### Exercise objective
Pick out all lines in the listing holding the string "bodies" and copy them.

### Information provided

· · · · · · ·

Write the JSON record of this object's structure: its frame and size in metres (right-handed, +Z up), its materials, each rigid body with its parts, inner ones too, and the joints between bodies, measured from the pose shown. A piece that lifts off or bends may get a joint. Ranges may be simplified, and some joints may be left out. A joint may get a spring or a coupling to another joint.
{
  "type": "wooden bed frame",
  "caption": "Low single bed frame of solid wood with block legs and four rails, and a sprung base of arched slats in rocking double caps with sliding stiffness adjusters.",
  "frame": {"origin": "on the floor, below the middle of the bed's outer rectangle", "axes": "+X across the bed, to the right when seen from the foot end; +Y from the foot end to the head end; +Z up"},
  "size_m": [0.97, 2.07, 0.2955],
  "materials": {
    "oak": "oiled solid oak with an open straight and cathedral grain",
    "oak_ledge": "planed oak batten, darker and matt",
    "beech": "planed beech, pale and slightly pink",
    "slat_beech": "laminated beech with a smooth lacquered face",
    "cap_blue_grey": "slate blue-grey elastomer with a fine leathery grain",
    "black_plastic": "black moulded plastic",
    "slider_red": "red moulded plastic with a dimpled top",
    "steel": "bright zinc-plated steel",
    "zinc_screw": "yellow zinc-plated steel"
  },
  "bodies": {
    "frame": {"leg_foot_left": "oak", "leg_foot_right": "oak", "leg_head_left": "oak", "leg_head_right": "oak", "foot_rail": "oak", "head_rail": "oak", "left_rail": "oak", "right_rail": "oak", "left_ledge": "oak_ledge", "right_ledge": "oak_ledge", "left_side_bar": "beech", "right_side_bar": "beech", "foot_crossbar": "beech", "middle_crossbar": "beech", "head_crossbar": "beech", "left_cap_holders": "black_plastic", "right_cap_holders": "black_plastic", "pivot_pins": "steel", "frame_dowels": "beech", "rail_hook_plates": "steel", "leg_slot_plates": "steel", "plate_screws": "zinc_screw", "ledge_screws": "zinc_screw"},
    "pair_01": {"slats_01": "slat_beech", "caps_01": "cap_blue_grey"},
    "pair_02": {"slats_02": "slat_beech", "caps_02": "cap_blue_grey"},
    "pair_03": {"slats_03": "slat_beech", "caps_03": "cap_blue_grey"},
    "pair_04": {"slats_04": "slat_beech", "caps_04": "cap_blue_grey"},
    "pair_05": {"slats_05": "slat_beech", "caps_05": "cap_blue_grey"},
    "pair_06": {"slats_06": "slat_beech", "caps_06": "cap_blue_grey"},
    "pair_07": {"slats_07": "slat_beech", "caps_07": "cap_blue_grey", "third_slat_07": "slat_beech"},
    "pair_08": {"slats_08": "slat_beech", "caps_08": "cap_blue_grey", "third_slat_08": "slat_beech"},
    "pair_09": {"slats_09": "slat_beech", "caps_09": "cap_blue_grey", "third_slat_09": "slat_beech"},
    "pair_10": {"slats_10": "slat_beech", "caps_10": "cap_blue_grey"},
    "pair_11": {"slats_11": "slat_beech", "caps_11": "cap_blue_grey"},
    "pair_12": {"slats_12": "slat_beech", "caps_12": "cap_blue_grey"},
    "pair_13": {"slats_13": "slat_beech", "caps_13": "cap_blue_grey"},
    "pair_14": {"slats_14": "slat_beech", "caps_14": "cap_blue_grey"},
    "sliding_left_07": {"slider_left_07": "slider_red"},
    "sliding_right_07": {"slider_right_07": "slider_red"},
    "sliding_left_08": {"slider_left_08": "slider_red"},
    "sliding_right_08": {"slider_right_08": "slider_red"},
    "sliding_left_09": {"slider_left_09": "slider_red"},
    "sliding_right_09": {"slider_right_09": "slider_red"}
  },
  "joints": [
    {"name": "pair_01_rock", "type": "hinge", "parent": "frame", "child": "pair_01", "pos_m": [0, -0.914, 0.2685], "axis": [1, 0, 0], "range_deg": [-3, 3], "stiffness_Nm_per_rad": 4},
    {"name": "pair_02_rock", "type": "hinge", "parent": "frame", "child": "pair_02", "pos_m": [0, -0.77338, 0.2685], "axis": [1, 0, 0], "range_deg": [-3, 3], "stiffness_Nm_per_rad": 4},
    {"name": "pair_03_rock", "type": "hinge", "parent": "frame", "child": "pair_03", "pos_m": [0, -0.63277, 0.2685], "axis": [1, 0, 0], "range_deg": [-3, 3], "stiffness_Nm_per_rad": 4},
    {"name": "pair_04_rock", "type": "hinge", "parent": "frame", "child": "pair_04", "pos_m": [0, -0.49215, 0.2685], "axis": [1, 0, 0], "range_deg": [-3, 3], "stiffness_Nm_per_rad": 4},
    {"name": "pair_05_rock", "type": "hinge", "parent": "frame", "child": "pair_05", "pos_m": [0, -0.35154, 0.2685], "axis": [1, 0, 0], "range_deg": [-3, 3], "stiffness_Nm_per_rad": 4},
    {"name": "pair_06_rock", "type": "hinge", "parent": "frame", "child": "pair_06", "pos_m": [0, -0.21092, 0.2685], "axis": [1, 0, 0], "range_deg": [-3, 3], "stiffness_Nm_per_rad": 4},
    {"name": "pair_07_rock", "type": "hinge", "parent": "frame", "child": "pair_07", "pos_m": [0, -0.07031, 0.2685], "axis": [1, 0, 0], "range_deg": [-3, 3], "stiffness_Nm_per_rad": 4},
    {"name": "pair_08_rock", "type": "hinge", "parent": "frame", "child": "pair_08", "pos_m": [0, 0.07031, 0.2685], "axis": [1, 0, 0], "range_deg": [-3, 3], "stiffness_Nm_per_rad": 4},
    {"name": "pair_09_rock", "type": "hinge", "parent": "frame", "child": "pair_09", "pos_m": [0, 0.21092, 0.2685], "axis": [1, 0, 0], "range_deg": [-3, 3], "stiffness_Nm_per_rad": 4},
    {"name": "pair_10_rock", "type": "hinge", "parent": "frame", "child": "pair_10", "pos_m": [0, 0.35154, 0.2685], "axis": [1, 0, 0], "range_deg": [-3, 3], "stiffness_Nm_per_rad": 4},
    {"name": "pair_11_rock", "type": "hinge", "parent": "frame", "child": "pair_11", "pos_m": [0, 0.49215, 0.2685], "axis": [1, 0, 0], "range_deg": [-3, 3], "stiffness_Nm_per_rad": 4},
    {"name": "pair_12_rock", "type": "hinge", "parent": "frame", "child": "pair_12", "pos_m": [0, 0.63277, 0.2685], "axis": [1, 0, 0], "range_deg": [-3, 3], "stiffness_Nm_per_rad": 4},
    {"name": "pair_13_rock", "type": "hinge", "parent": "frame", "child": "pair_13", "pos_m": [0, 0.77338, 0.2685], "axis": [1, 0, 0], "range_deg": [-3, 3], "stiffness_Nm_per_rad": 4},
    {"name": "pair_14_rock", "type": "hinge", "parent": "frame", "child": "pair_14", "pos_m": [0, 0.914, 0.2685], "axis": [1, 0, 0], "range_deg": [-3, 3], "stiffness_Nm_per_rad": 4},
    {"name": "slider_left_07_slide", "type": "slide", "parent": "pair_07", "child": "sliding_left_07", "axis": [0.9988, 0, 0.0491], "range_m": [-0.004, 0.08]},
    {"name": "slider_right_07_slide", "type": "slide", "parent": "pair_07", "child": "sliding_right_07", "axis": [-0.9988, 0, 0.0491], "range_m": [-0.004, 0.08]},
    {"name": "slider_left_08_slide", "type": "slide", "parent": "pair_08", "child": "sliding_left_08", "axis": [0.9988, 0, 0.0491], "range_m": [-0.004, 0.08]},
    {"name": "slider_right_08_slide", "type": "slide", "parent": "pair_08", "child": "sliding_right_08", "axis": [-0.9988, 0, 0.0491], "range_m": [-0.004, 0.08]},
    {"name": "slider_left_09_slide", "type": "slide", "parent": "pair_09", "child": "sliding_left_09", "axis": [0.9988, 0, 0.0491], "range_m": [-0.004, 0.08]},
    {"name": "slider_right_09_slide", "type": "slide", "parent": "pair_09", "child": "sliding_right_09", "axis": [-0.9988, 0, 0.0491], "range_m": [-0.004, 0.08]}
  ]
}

· · · · · · ·

### Response to this exercise
Write the JSON record of this object's structure: its frame and size in metres (right-handed, +Z up), its materials, each rigid body with its parts, inner ones too, and the joints between bodies, measured from the pose shown. A piece that lifts off or bends may get a joint. Ranges may be simplified, and some joints may be left out. A joint may get a spring or a coupling to another joint.
  "bodies": {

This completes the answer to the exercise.